By Anna Marie Jilla
This article is a part of the March/April 2022, Volume 34, Number 2, Audiology Today issue.
The purpose of this article is to review the Center for Medicare and Medicaid Services (CMS) National Correct Coding Initiative (NCCI) as it relates to audiology coding and reporting for Medicare Part B claims, specifically for Procedure-to-Procedure (PTP) code-pair edits.
NCCI edits are updated quarterly by the CMS; therefore, information in this article may have changed since the article was submitted for publication. It is recommended that clinicians reference primary sources of information (i.e., the CMS website) whenever possible.
Background on the National Correct Coding Initiative (NCCI)
Medicare, a federally funded health-care program in the United States, is the largest single insurer of Americans. Payments for claims made under the Medicare program are carefully monitored, as ineffective operations can be costly to the solvency of the program and the federal budget.

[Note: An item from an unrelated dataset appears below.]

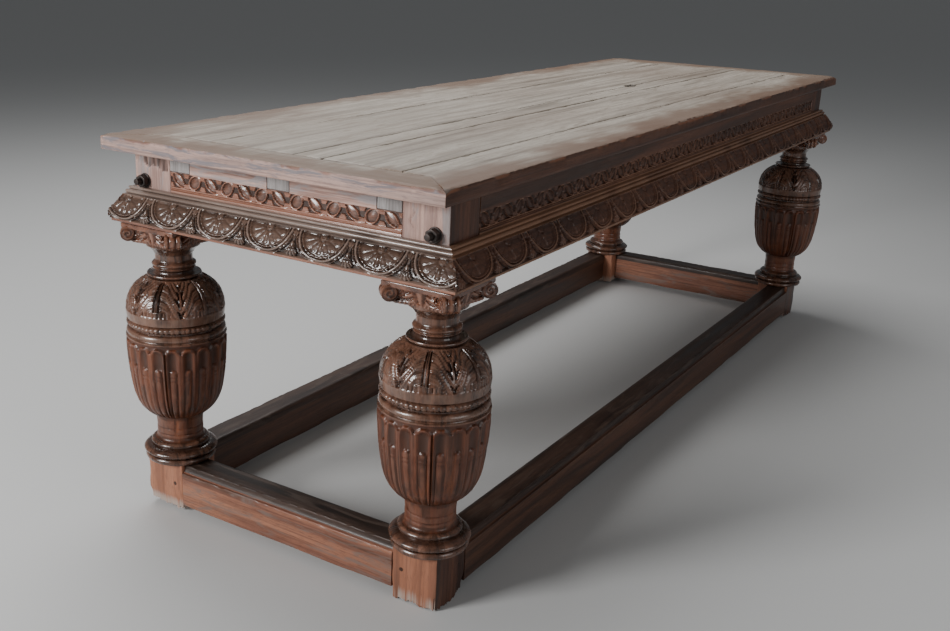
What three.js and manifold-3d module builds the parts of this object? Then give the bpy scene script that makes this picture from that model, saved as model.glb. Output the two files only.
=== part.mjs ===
// Oak communion table: a joined frame on four turned legs, with an applied carved moulding,
// a clamped board top and a box of stretchers at the floor. Millimetres, +Z up.
// The origin is on the floor, below the middle of the top. X runs along the table.
import * as THREE from "three";
import { mergeVertices } from "three/addons/utils/BufferGeometryUtils.js";
import Module from "manifold-3d";

// Overall sizes
const TABLE_LENGTH = 2550;
const TOP_WIDTH = 834;
const TABLE_HEIGHT = 850;
const GAP = 0.3; // left between pieces that touch

// Top: boards along the table between two mitred end clamps
const TOP_THICKNESS = 30;
const SEAM_PLACES = [266, 80, 12, -199]; // joints between boards, towards the front from the middle
const SEAM_GAP = 0.6;
const CLAMP_WIDTH = 93;
const TONGUE_LENGTH = 30;
const TONGUE_THICKNESS = 10;
const END_OVERHANG = 64; // of the top, past the posts
const SIDE_OVERHANG = 28;

// Legs
const POST_SIZE = 102;
const BLOCK_SIZE = 106; // foot block
const BLOCK_HEIGHT = 120;
const CAPITAL_TOP = 654;
const CAPITAL_DEPTH = 40;
const CAPITAL_HALF = 62;
const ABACUS_HALF = 77;
const SCROLL_RADIUS = 17;
const SCROLL_WIDTH = 34;
const SCROLL_REACH = 93; // from the leg's axis, along the diagonal
const ROUND_SEGMENTS = 24;
const CURVE_STEPS = 3;

// Rails, tenoned into the posts
const RAIL_BOTTOM = 664;
const RAIL_THICKNESS = 60;
const BAND_TOP = 780; // sunk band for the carving
const BAND_BOTTOM = 749;
const BAND_DEPTH = 4;
const RAIL_TENON = { length: 45, thickness: 24, bottom: 682, top: 772 };
const BEARER_WIDTH = 70;
const BEARER_DEPTH = 90;
const BEARER_TENON = { length: 25, width: 36, depth: 60 };

// Old slots in the end rails, each filled with a patch
const SLOT_BOTTOM = 781.5;
const SLOT_WIDTH = 54;
const PATCH_DEPTH = 40;

// Applied moulding
const MOULDING_TOP = 738;
const FILLET_REACH = 38;
const FILLET_HEIGHT = 5;
const OVOLO_FOOT = 41;
const OVOLO_BELLY = 49; // where the curve's handle lies; the curve itself stops short of it
const OVOLO_SHOULDER = 39;
const OVOLO_NECK = 33; // the handle of the curve above the shoulder
const OVOLO_TOP = 20;
const OVOLO_HEIGHTS = { belly: 0.18, shoulder: 0.48, neck: 0.7 }; // as shares of its rise
const LOWER_BEAD = { reach: 11.5, radius: 4.5 };
const UPPER_BEAD = { reach: 7.5, radius: 3.3 };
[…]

Managing claims payments is one way of controlling the Medicare budget and the NCCI was developed by the CMS “to promote national correct coding methodologies and to control improper coding that leads to inappropriate payment of [Medicare] Part B claims” (CMS NCCI: Policy Manual for Medicare, Introduction, p. 3) (CMS, 2022).
Correct coding policies are conventions developed by the CMS to reduce unnecessary spending under the traditional Medicare program (i.e., Medicare Parts A and B). Rules take into account the codes available through the American Medical Association (AMA) Current Procedural Terminology (CPT) and Healthcare Common Procedure Coding System (HCPCS), national and local Medicare policies, standards of clinical practice, coding guidance from national societies, and current coding practice (CMS NCCI: Policy Manual for Medicare, Introduction, p. 3) (CMS, 2022).
The NCCI promotes several generic, correct coding conventions including:
- The accurate reporting of services performed.
- Avoiding unbundled reporting of codes where a comprehensive CPT or HCPCS code more accurately describes the service or fragmenting the reporting of a procedure into its component parts (e.g., reporting component services of 92557-Comprehensive audiometry threshold evaluation and speech recognition).
- Avoiding unbundled reporting of a bilateral procedure into two unilateral procedures.
- Avoiding downcoding or upcoding in favor of reporting CPT or HCPCS codes that best describe the services rendered.
- The correct reporting of dates and units of service for quantity-based codes (e.g., 95992–Canalith repositioning procedure, per day only allows one unit to be reported per day, per patient, per provider).